======== DATASET CONTENT ========

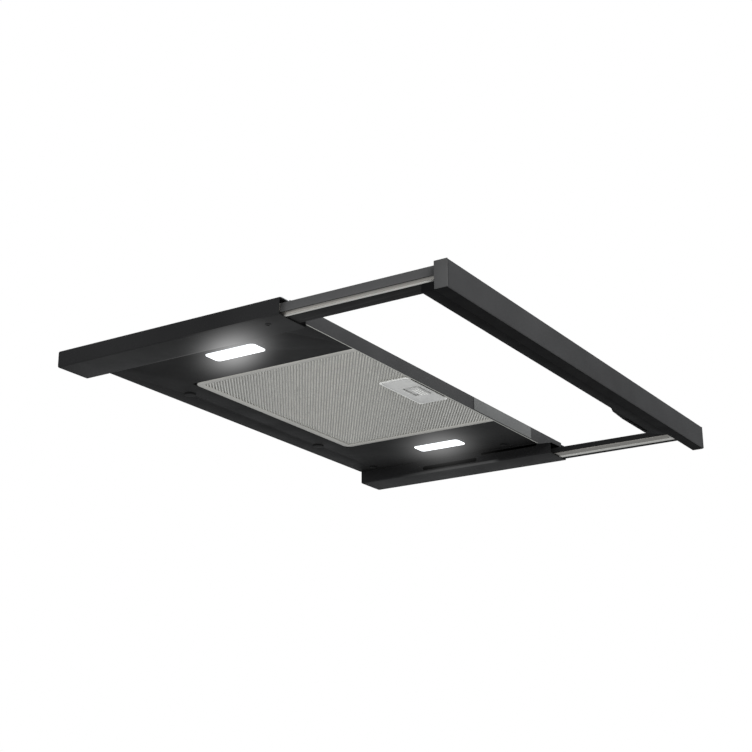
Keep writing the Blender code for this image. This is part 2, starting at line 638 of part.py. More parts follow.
def main():
    global parts, cutters
    clear_scene()
    parts = make_collection("under_cabinet_range_hood")
    cutters = make_collection("cutters")
    build_pan()
    build_pan_fixings()
    build_fascia()
    build_plenum()
    build_scroll()
    build_fan()
    build_exhaust()
    build_electrics()
    build_filter()
    for side, label in ((-1, "left"), (1, "right")):
        build_wing(side, label)
        build_lamp(side, label)
        build_slides(side, label)
    build_visor()


main()
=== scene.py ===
"""Looks of the slim pull-out hood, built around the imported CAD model. Lengths are in metres."""

import json
import math

import bmesh
import bpy
from mathutils import Matrix, Vector


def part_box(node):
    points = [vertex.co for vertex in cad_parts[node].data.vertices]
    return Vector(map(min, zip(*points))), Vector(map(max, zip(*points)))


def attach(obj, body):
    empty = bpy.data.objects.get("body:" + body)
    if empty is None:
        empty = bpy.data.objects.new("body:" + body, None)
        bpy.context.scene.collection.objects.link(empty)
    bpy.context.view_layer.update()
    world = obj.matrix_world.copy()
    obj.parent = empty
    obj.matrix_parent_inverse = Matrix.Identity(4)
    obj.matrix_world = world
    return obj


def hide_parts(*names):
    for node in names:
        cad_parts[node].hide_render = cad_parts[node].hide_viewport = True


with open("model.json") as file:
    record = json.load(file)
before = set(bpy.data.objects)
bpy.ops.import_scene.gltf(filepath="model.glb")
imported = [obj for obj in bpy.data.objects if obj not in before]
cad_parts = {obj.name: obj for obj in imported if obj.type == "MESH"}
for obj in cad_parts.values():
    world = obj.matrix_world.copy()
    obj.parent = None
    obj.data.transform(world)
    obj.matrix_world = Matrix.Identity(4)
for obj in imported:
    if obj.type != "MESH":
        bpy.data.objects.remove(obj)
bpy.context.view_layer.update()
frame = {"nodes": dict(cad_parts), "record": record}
MM = 0.001
SUNK = 0.1 * MM  # how far an added part sinks into the face it stands on
RIDGE_PITCH = 3.0 * MM  # crest to crest of the filter's ribs
RIDGE_ANGLE = math.radians(35.2)  # how far the front layer's ribs turn from the X axis

# -------- camera, light and stage

CAMERA_PLACE = (-1.2921, -0.7360, -0.4906)
CAMERA_YAW = math.radians(57.70)
CAMERA_PITCH = math.radians(18.56)
CAMERA_ROLL = math.radians(-0.32)
CAMERA_LENS = 70.34
FLOOR_Z = -0.95
FLOOR_HALF_WIDTH = 6.0
FLOOR_TONES = ((0.78, 0.78, 0.77), (0.82, 0.82, 0.81))
STUDIO_LIGHTS = (  # name, place, target, width and power
    ("key", (-1.8, -2.2, 0.5), (0.0, 0.0, 0.0), 1.6, 62.0),
    ("side", (-2.6, 0.6, 0.1), (0.0, 0.1, 0.0), 1.4, 16.0),
    ("top", (0.6, 0.4, 2.2), (0.0, 0.0, 0.0), 1.8, 30.0),
)


def make_camera():
    forward = Vector((math.sin(CAMERA_YAW) * math.cos(CAMERA_PITCH),
                      math.cos(CAMERA_YAW) * math.cos(CAMERA_PITCH), math.sin(CAMERA_PITCH)))
    level = Vector((math.cos(CAMERA_YAW), -math.sin(CAMERA_YAW), 0.0))
    upright = level.cross(forward)
    right = math.cos(CAMERA_ROLL) * level + math.sin(CAMERA_ROLL) * upright
    up = math.cos(CAMERA_ROLL) * upright - math.sin(CAMERA_ROLL) * level
    data = bpy.data.cameras.new("camera")
    data.sensor_width = 36.0
    data.lens = CAMERA_LENS
    data.clip_end = 50.0
    camera = bpy.data.objects.new("camera", data)
    rotation = Matrix((right, up, -forward)).transposed().to_4x4()
    camera.matrix_world = Matrix.Translation(CAMERA_PLACE) @ rotation
    bpy.context.scene.collection.objects.link(camera)
    bpy.context.scene.camera = camera


def area_light(name, place, target, width, power):
    data = bpy.data.lights.new(name, "AREA")
    data.shape = "DISK"
    data.size = width
    data.energy = power
    light = bpy.data.objects.new(name, data)
    light.location = place
    light.rotation_euler = (Vector(target) - Vector(place)).to_track_quat("-Z", "Y").to_euler()
    bpy.context.scene.collection.objects.link(light)


def make_world():
    """White where the camera looks past the object, and a dimmer pale grey as the light it gives."""
    world = bpy.data.worlds.new("studio")
    world.use_nodes = True
    bpy.context.scene.world = world
    nodes, links = world.node_tree.nodes, world.node_tree.links
    nodes.clear()
    output = nodes.new("ShaderNodeOutputWorld")
    path = nodes.new("ShaderNodeLightPath")
    mix = nodes.new("ShaderNodeMixShader")
    links.new(path.outputs["Is Camera Ray"], mix.inputs["Fac"])
    for socket, colour, strength in ((1, (0.95, 0.97, 1.0, 1.0), 0.55), (2, (1.0, 1.0, 1.0, 1.0), 1.0)):
        background = nodes.new("ShaderNodeBackground")
        background.inputs["Color"].default_value = colour
        background.inputs["Strength"].default_value = strength
        links.new(background.outputs[0], mix.inputs[socket])
    links.new(mix.outputs[0], output.inputs["Surface"])


def make_stage():
    make_world()
    bm = bmesh.new()
    bmesh.ops.create_grid(bm, x_segments=8, y_segments=8, size=FLOOR_HALF_WIDTH)
    floor = add_mesh("studio_floor", bm)
    floor.location = (0.0, 0.0, FLOOR_Z)
    material, tree, shader = new_material("floor_paper", FLOOR_TONES[0], 0.9)
    mottled_colour(tree, shader, *FLOOR_TONES, 3.0)
    floor.data.materials.append(material)
    for light in STUDIO_LIGHTS:
        area_light(*light)


# -------- materials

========

- TASK STATEMENT -
Quote word for word the lines from the line holding "build_scroll()" through the line holding "points = [vertex.co"; include both of those lines and add nothing.

- RESPONSE TO THIS TASK -
    build_scroll()
    build_fan()
    build_exhaust()
    build_electrics()
    build_filter()
    for side, label in ((-1, "left"), (1, "right")):
        build_wing(side, label)
        build_lamp(side, label)
        build_slides(side, label)
    build_visor()


main()
=== scene.py ===
"""Looks of the slim pull-out hood, built around the imported CAD model. Lengths are in metres."""

import json
import math

import bmesh
import bpy
from mathutils import Matrix, Vector


def part_box(node):
    points = [vertex.co for vertex in cad_parts[node].data.vertices]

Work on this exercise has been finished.